HOGAN UPS CHARTER SCHOOL FUNDING: Gov. Larry Hogan on Wednesday announced a series of initiatives to try to boost charter schools in the state, proposing new legislation and increased funding for charter schools in Maryland — including $2.6 million in his fiscal year 2020 budget for construction projects at charter schools and dedicating $1.2 million to charter schools from the Health School Facility Fund, which is reserved for critical repairs to heating and air conditioning systems, Luke Broadwater reports in the Sun.
MILLER SAYS SENATE TO STREAM, TOO: One day after the House of Delegates announced plans to install cameras in the House chamber, Senate President Mike Miller appeared to endorse a similar move for his chamber, Bruce DePuyt of Maryland Matters reports.

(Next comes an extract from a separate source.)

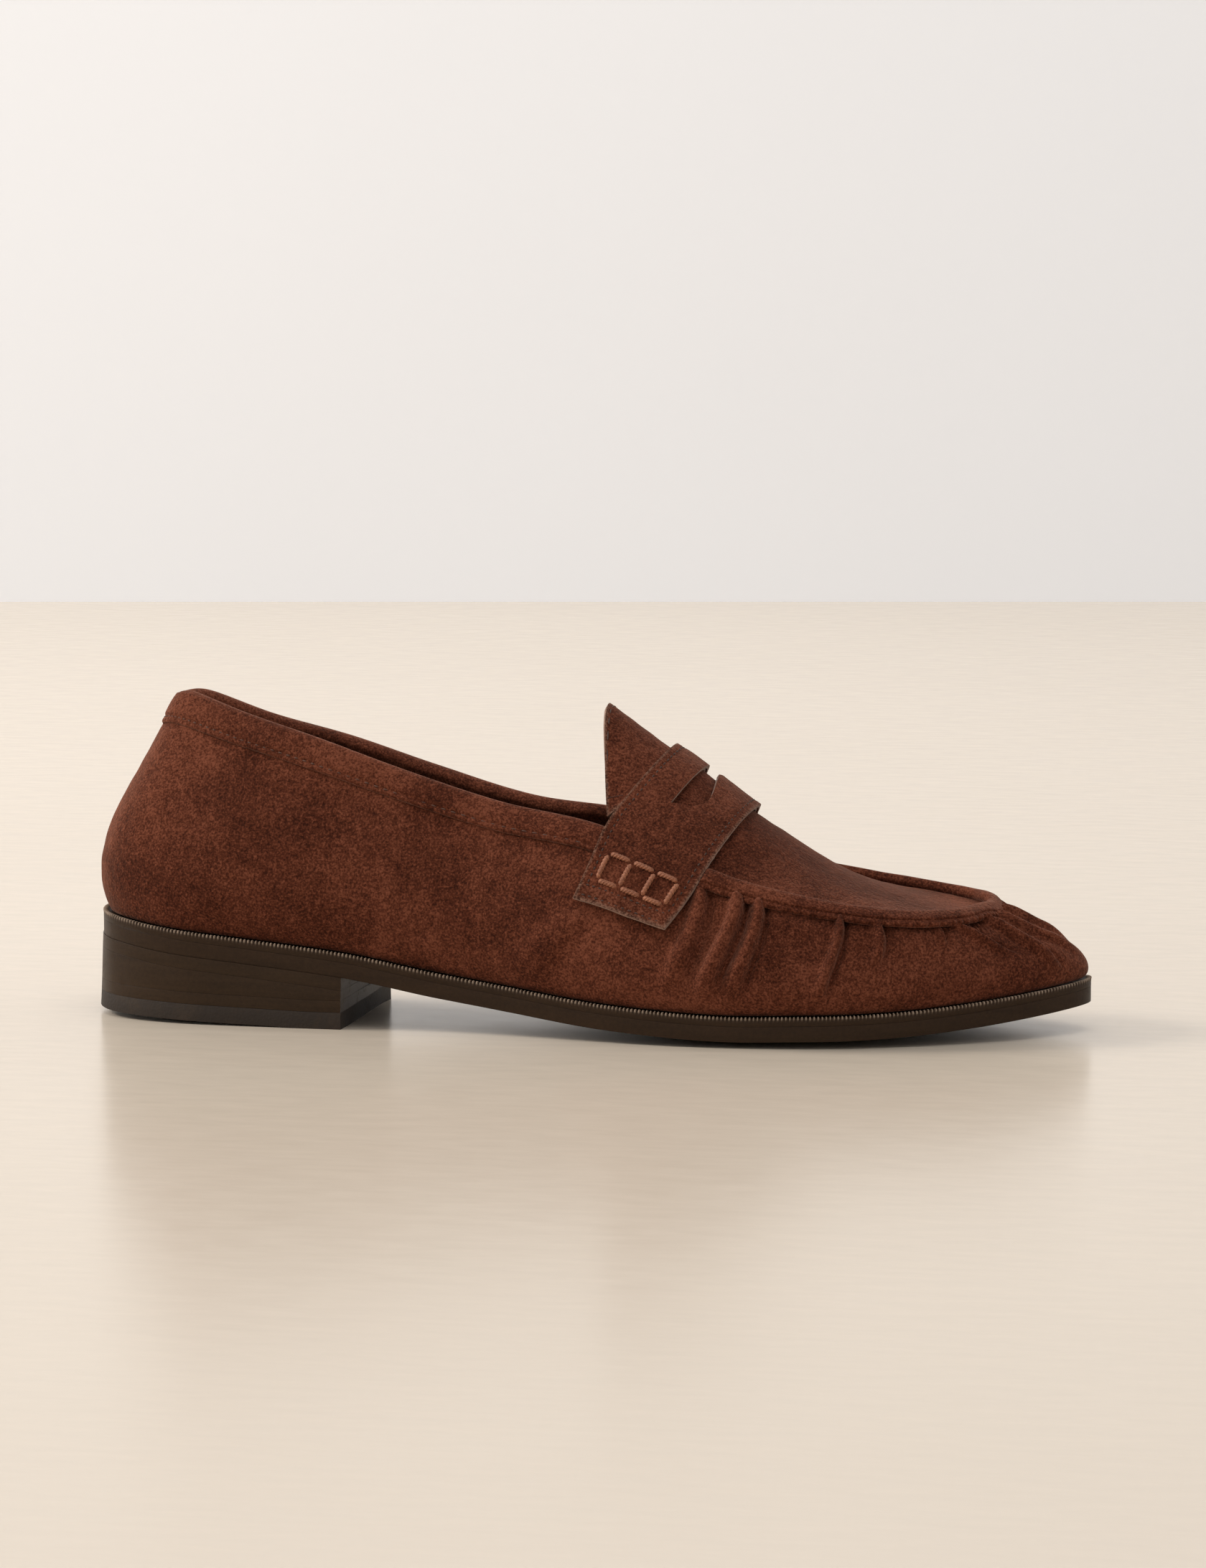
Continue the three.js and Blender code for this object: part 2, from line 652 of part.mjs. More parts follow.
// A rolled strip that covers the seam between the apron and the side.
function apronPiping() {
  const end = strap_front + 0.02;
  const sides = 8;
  const ring = (i) => {
    const s = Math.min(i, loop_count - i);
    const middle = topLoop(i);
    const along = topLoop(i + 0.05).sub(topLoop(i - 0.05)).normalize();
    const side_normal = sideOffset(i, 1, 1).sub(sideOffset(i, 1, 0));
    const edge = i < toe ? 0 : 1;
    const held = Math.min(s, toe - 0.4);
    const up = instepOffset(held, edge, 1).sub(instepOffset(held, edge, 0));
    const proud = side_normal.add(up).normalize();
    const across = along.clone().cross(proud).normalize();
    return { middle, proud, across };
  };
  const layer = (side) => (u, v) => {
    const { middle, proud, across } = ring(mix(end, loop_count - end, u));
    const turn = side * Math.PI * v;
    const high = piping_thickness / 2;
    return middle
      .addScaledVector(proud, glue_line * 1.4 + high + high * Math.sin(turn))
      .addScaledVector(across, (piping_width / 2) * Math.cos(turn));
  };
  return sheet(56, sides / 2, layer(1), layer(-1));
}

// ---------- strap ----------

// Girth line at a distance in front of the strap's rear edge, measured along the crest of the instep.
function girthInFront(distance) {
  let [low, high] = [strap_rear, strap_rear + 2];
  for (let n = 0; n < 40; n++) {
    const middle = (low + high) / 2;
    if (instepPoint(middle, 0.5).distanceTo(instepPoint(strap_rear, 0.5)) < distance) low = middle;
    else high = middle;
  }
  return low;
}
const strap_front = girthInFront(strap_width[1]);
const strap_rows = 40;
const strap_lift = bedding + glue_line;

// Points along the strap at w of its width (0 rear, 1 front), from its lateral end to its medial end.
function strapLine(w) {
  const span = strap_front - strap_rear;
  const foot_span = (span * strap_width[0]) / strap_width[1] / strap_spread;
  const girth = (t) => strap_rear + w * mix(foot_span, span, t);
  const drop = mix(...strap_drop, w);
  const steps = 24;
  const leg = (side) => Array.from({ length: steps }, (_, k) => {
    const i = side(girth((0.35 * k) / steps));
    return sidePoint(i, below(i, drop * (1 - k / steps)));
  });
  const over = Array.from({ length: 2 * steps + 1 }, (_, k) => {
    const a = k / (2 * steps);
    return instepPoint(girth(1 - 0.65 * Math.abs(2 * a - 1)), a);
  });
  const line = [...leg(lateral), ...over, ...leg(medial).reverse()];
  return evenly(smooth(evenly(line, strap_rows), 5), strap_rows);
}

function evenly(points, count) {
  const reach = [0];
  for (let k = 1; k < points.length; k++) reach.push(reach[k - 1] + points[k].distanceTo(points[k - 1]));
  return Array.from({ length: count + 1 }, (_, n) => {
    const wanted = (reach.at(-1) * n) / count;
    const k = Math.min(Math.max(reach.findIndex((r) => r >= wanted - 1e-9), 1), points.length - 1);
    return points[k - 1].clone().lerp(points[k], (wanted - reach[k - 1]) / (reach[k] - reach[k - 1]));
  });
}

function smooth(points, passes) {
  let line = points;
  for (let n = 0; n < passes; n++)
    line = line.map((p, k) => (k === 0 || k === line.length - 1 ? p
      : p.clone().multiplyScalar(2).add(line[k - 1]).add(line[k + 1]).multiplyScalar(0.25)));
  return line;
}

const strap_columns = 5;
const strap_spread = 1.18; // how much farther apart girth lines are at the strap's ends than over the crest
const strap_grid = Array.from({ length: strap_columns + 1 }, (_, k) => strapLine(k / strap_columns));

// A point of the strap: w from its rear (0) to its front edge (1), g from its lateral to its medial end.
function strapPoint(w, g) {
  const [c, r] = [Math.min(Math.max(w, 0), 1) * strap_columns, Math.min(Math.max(g, 0), 1) * strap_rows];
  const [i, j] = [Math.min(Math.floor(c), strap_columns - 1), Math.min(Math.floor(r), strap_rows - 1)];
  const near = strap_grid[i][j].clone().lerp(strap_grid[i][j + 1], r - j);
  return near.lerp(strap_grid[i + 1][j].clone().lerp(strap_grid[i + 1][j + 1], r - j), c - i);
}

function strapOffset(w, g, offset) {
  const step = 0.06;
  const across = strapPoint(w + step, g).sub(strapPoint(w - step, g));
  const along = strapPoint(w, g + step / 2).sub(strapPoint(w, g - step / 2));
  return strapPoint(w, g).addScaledVector(across.cross(along).normalize(), offset);
}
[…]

Speaker Michael Busch announced on Tuesday that House floor sessions will be live streamed starting in 2020.
STATUE CONTRACT OK’d: Maryland’s Board of Public Works voted 3-0 Wednesday to approve a contract to create bronze statues in the State House of two slaves – Harriet Tubman and Frederick Douglass — who fled Maryland for freedom and became abolitionist heroes. The board approved a contract to design and install statues in the Old House of Delegates Chamber, Luke Broadwater writes in the Sun.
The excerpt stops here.